What the Light Leaves Behind

On my last evening, I went back to the rooftop alone. The pool was empty. The bar had two couples speaking Afrikaans in low voices. The sun dropped behind Signal Hill and the sky held its color for an impossibly long time — that Cape Town trick where dusk stretches like taffy, refusing to commit to darkness. I stood at the glass railing with wet hair and a half-finished sauvignon blanc and thought about how the best hotel moments are rarely the ones in the brochure. They are the accidental ones. The ones where you are alone and warm and slightly underdressed and the city is doing something beautiful that has nothing to do with you.

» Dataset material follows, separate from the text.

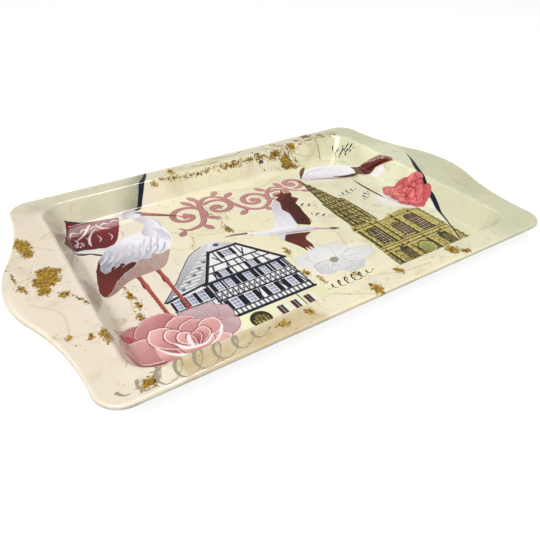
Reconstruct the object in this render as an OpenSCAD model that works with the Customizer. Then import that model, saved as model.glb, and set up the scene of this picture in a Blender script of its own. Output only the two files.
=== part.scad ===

Crystal Towers is for the traveler who wants a generous, well-run base in Cape Town without paying the Waterfront premium — someone here for a week, maybe working half of it, who needs a room that feels like a room and not a decorated closet. It is not for the design pilgrim or the first-timer hunting Instagram backdrops. It is for the person who already knows the city and wants, above all, to come back to something comfortable at the end of a long day on the peninsula.

Rooms start at approximately 110 $ per night, which in this city, for this much square footage and that rooftop, feels like someone made an arithmetic error in your favor.

The pool, empty. The mountain, dark. The sky still holding its last pale ribbon of light, like it can't quite let the day go either.